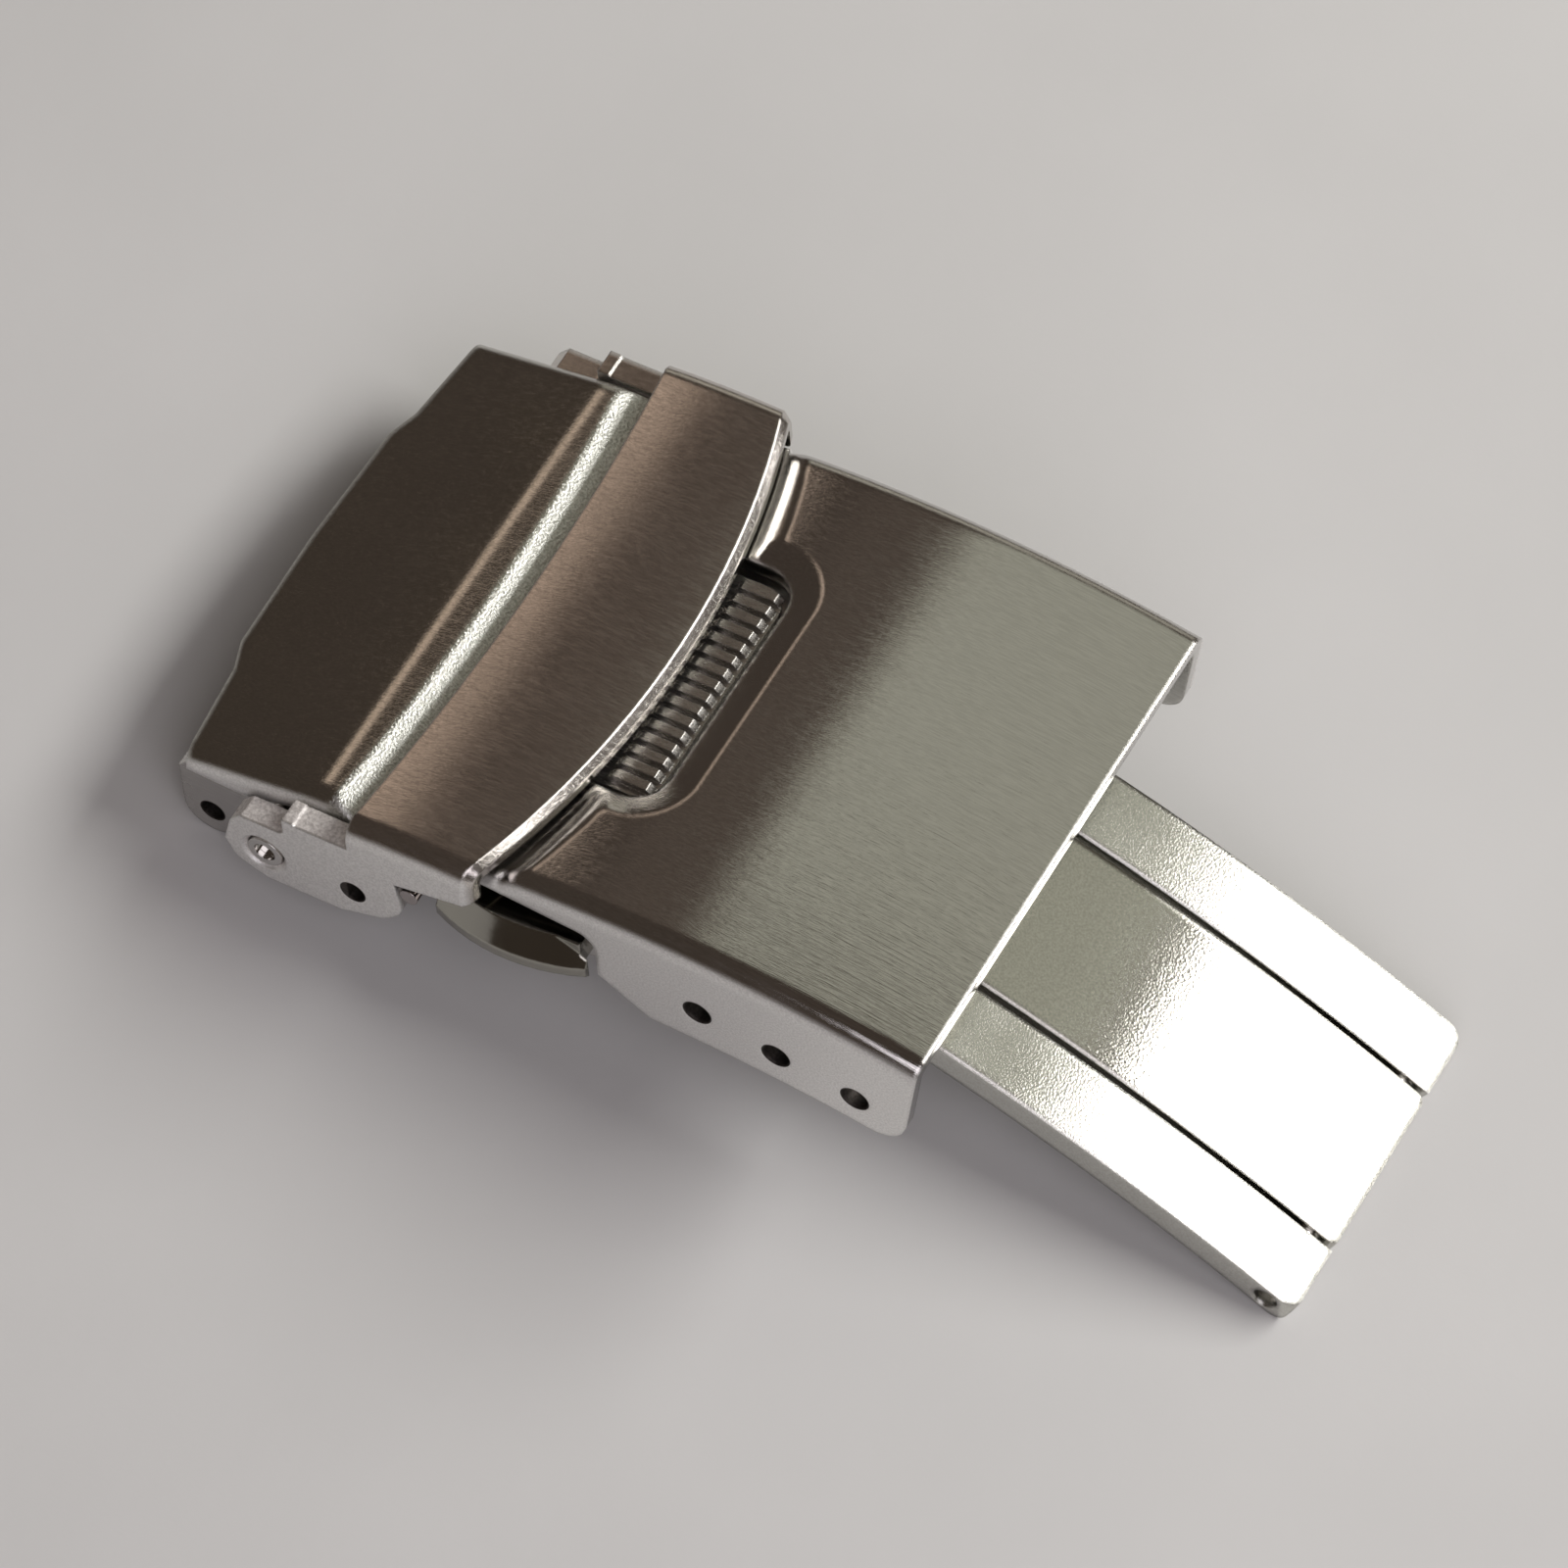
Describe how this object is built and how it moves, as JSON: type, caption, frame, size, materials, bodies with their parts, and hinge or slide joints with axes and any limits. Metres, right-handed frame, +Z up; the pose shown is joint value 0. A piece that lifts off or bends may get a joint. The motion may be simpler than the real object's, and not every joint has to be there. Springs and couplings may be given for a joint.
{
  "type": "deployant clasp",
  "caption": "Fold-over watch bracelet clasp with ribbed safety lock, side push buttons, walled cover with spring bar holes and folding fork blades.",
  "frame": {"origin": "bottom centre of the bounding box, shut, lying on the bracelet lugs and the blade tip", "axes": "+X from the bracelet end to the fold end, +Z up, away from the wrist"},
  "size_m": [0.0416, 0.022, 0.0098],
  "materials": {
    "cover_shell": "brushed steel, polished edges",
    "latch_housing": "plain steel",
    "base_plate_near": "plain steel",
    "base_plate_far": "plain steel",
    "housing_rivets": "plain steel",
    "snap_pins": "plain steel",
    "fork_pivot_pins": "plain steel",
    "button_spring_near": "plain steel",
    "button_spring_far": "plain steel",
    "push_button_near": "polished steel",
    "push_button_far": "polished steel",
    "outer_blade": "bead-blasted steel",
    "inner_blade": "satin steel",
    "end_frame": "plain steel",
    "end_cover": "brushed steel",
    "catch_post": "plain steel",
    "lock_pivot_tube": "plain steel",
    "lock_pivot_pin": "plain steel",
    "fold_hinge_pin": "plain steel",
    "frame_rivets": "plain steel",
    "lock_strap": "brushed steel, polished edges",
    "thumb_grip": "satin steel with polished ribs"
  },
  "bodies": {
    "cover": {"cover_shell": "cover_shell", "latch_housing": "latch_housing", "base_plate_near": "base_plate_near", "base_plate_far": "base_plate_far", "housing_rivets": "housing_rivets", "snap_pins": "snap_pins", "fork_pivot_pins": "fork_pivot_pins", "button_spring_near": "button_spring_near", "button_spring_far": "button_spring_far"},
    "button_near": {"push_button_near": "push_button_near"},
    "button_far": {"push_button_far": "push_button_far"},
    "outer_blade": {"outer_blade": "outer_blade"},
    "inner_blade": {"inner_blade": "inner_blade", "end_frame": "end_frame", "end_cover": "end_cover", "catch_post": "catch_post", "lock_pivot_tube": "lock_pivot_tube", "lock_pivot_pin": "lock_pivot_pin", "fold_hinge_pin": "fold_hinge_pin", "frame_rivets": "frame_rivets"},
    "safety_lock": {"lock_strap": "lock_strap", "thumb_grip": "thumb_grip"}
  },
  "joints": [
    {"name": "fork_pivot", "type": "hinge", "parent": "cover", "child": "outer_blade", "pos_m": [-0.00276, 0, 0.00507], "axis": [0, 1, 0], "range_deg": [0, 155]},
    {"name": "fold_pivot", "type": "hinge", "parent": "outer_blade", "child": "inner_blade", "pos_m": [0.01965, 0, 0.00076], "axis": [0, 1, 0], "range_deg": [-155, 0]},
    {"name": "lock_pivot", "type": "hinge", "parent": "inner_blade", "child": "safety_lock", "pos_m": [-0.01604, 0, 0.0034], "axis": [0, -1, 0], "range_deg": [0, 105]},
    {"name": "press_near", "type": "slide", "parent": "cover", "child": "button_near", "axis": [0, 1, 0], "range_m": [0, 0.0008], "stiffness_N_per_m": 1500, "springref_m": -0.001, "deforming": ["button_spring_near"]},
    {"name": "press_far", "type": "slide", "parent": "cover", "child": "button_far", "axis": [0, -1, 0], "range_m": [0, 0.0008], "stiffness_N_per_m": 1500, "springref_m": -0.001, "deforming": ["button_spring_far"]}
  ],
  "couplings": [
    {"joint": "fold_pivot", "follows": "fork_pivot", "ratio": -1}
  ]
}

**WHAT NEEDS TO BE DONE:**
Set down the listing in full, keeping every word exactly as it is.

**COMPLETED EXERCISE:**
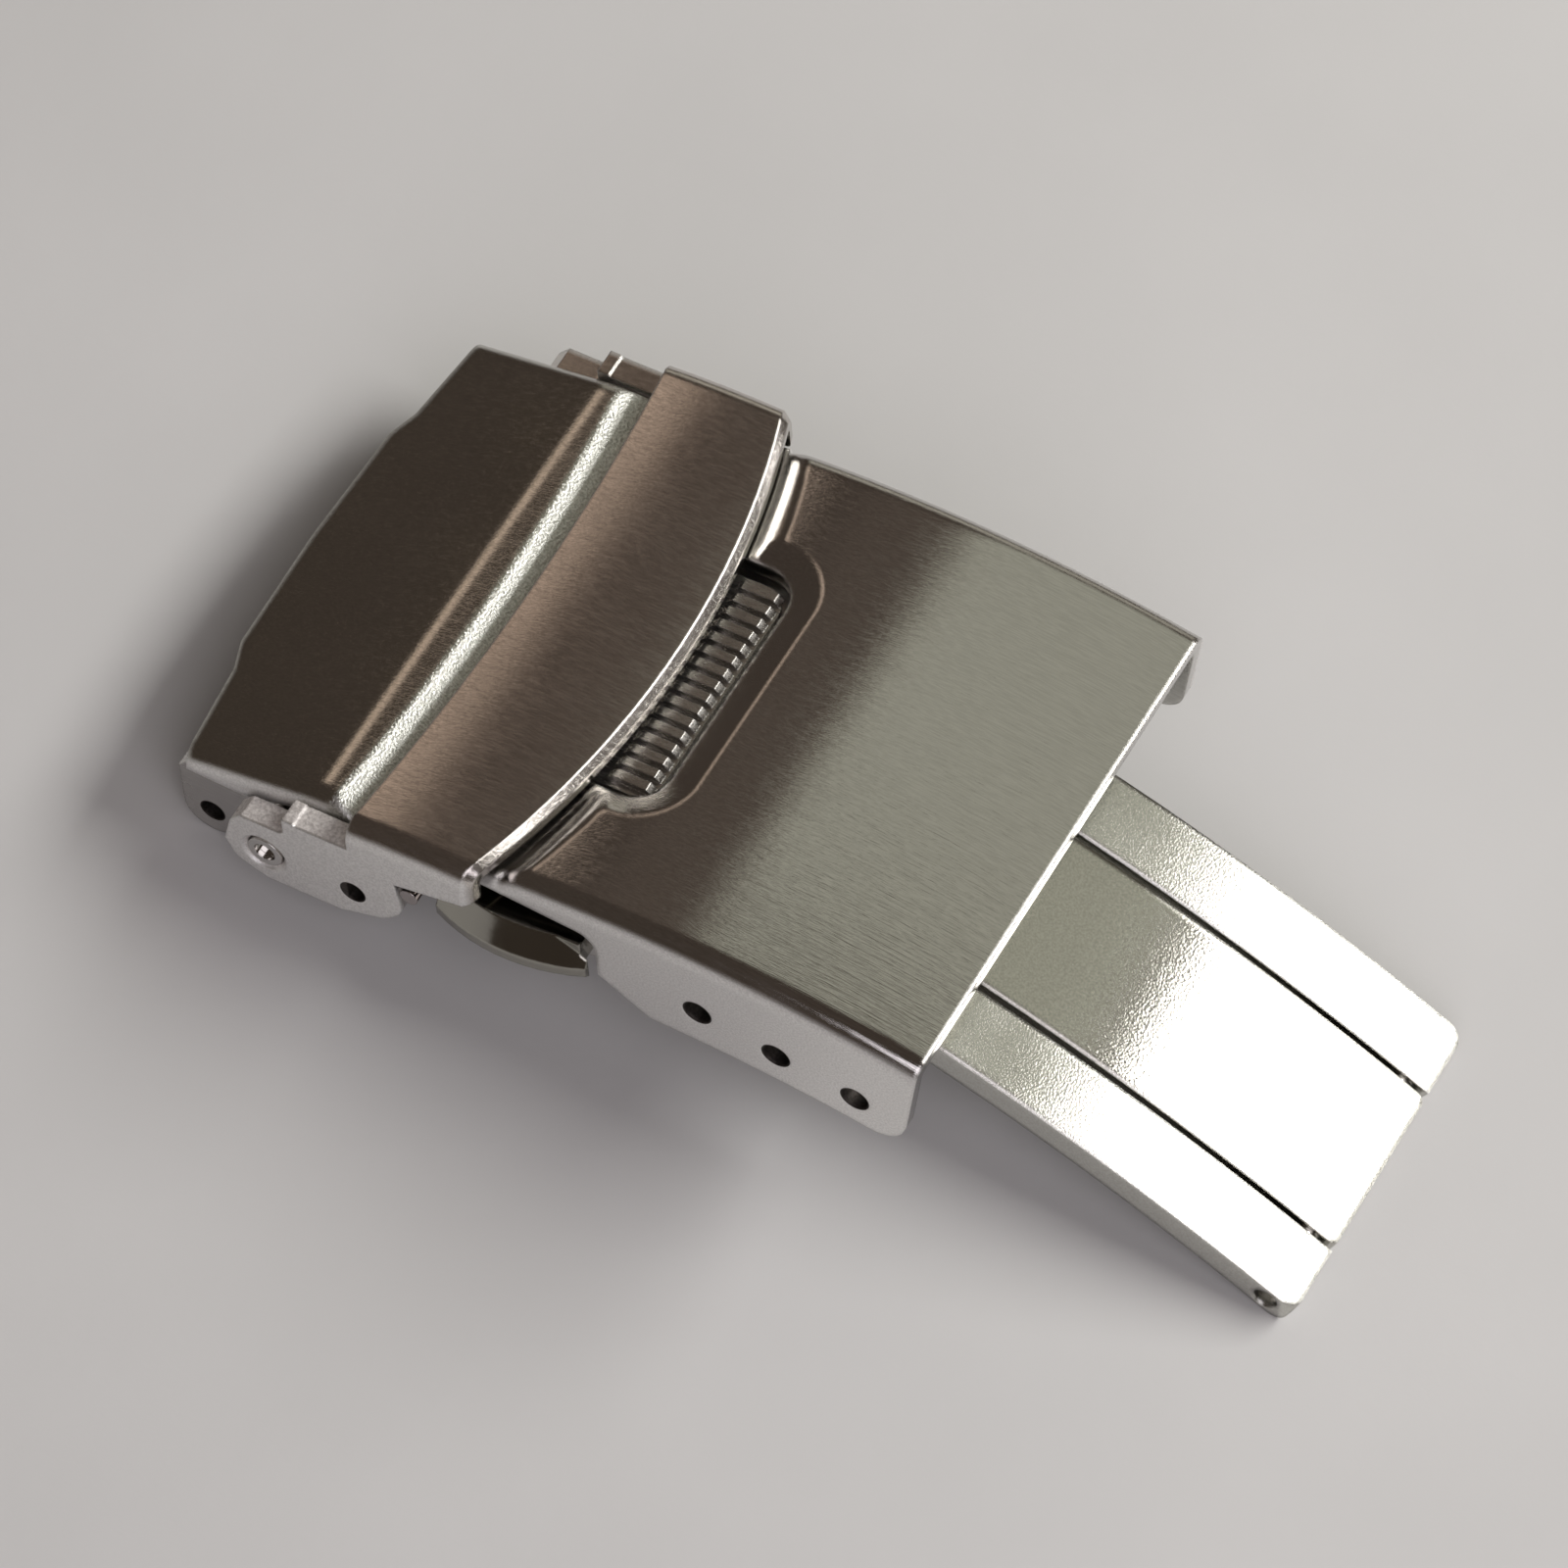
Describe how this object is built and how it moves, as JSON: type, caption, frame, size, materials, bodies with their parts, and hinge or slide joints with axes and any limits. Metres, right-handed frame, +Z up; the pose shown is joint value 0. A piece that lifts off or bends may get a joint. The motion may be simpler than the real object's, and not every joint has to be there. Springs and couplings may be given for a joint.
{
  "type": "deployant clasp",
  "caption": "Fold-over watch bracelet clasp with ribbed safety lock, side push buttons, walled cover with spring bar holes and folding fork blades.",
  "frame": {"origin": "bottom centre of the bounding box, shut, lying on the bracelet lugs and the blade tip", "axes": "+X from the bracelet end to the fold end, +Z up, away from the wrist"},
  "size_m": [0.0416, 0.022, 0.0098],
  "materials": {
    "cover_shell": "brushed steel, polished edges",
    "latch_housing": "plain steel",
    "base_plate_near": "plain steel",
    "base_plate_far": "plain steel",
    "housing_rivets": "plain steel",
    "snap_pins": "plain steel",
    "fork_pivot_pins": "plain steel",
    "button_spring_near": "plain steel",
    "button_spring_far": "plain steel",
    "push_button_near": "polished steel",
    "push_button_far": "polished steel",
    "outer_blade": "bead-blasted steel",
    "inner_blade": "satin steel",
    "end_frame": "plain steel",
    "end_cover": "brushed steel",
    "catch_post": "plain steel",
    "lock_pivot_tube": "plain steel",
    "lock_pivot_pin": "plain steel",
    "fold_hinge_pin": "plain steel",
    "frame_rivets": "plain steel",
    "lock_strap": "brushed steel, polished edges",
    "thumb_grip": "satin steel with polished ribs"
  },
  "bodies": {
    "cover": {"cover_shell": "cover_shell", "latch_housing": "latch_housing", "base_plate_near": "base_plate_near", "base_plate_far": "base_plate_far", "housing_rivets": "housing_rivets", "snap_pins": "snap_pins", "fork_pivot_pins": "fork_pivot_pins", "button_spring_near": "button_spring_near", "button_spring_far": "button_spring_far"},
    "button_near": {"push_button_near": "push_button_near"},
    "button_far": {"push_button_far": "push_button_far"},
    "outer_blade": {"outer_blade": "outer_blade"},
    "inner_blade": {"inner_blade": "inner_blade", "end_frame": "end_frame", "end_cover": "end_cover", "catch_post": "catch_post", "lock_pivot_tube": "lock_pivot_tube", "lock_pivot_pin": "lock_pivot_pin", "fold_hinge_pin": "fold_hinge_pin", "frame_rivets": "frame_rivets"},
    "safety_lock": {"lock_strap": "lock_strap", "thumb_grip": "thumb_grip"}
  },
  "joints": [
    {"name": "fork_pivot", "type": "hinge", "parent": "cover", "child": "outer_blade", "pos_m": [-0.00276, 0, 0.00507], "axis": [0, 1, 0], "range_deg": [0, 155]},
    {"name": "fold_pivot", "type": "hinge", "parent": "outer_blade", "child": "inner_blade", "pos_m": [0.01965, 0, 0.00076], "axis": [0, 1, 0], "range_deg": [-155, 0]},
    {"name": "lock_pivot", "type": "hinge", "parent": "inner_blade", "child": "safety_lock", "pos_m": [-0.01604, 0, 0.0034], "axis": [0, -1, 0], "range_deg": [0, 105]},
    {"name": "press_near", "type": "slide", "parent": "cover", "child": "button_near", "axis": [0, 1, 0], "range_m": [0, 0.0008], "stiffness_N_per_m": 1500, "springref_m": -0.001, "deforming": ["button_spring_near"]},
    {"name": "press_far", "type": "slide", "parent": "cover", "child": "button_far", "axis": [0, -1, 0], "range_m": [0, 0.0008], "stiffness_N_per_m": 1500, "springref_m": -0.001, "deforming": ["button_spring_far"]}
  ],
  "couplings": [
    {"joint": "fold_pivot", "follows": "fork_pivot", "ratio": -1}
  ]
}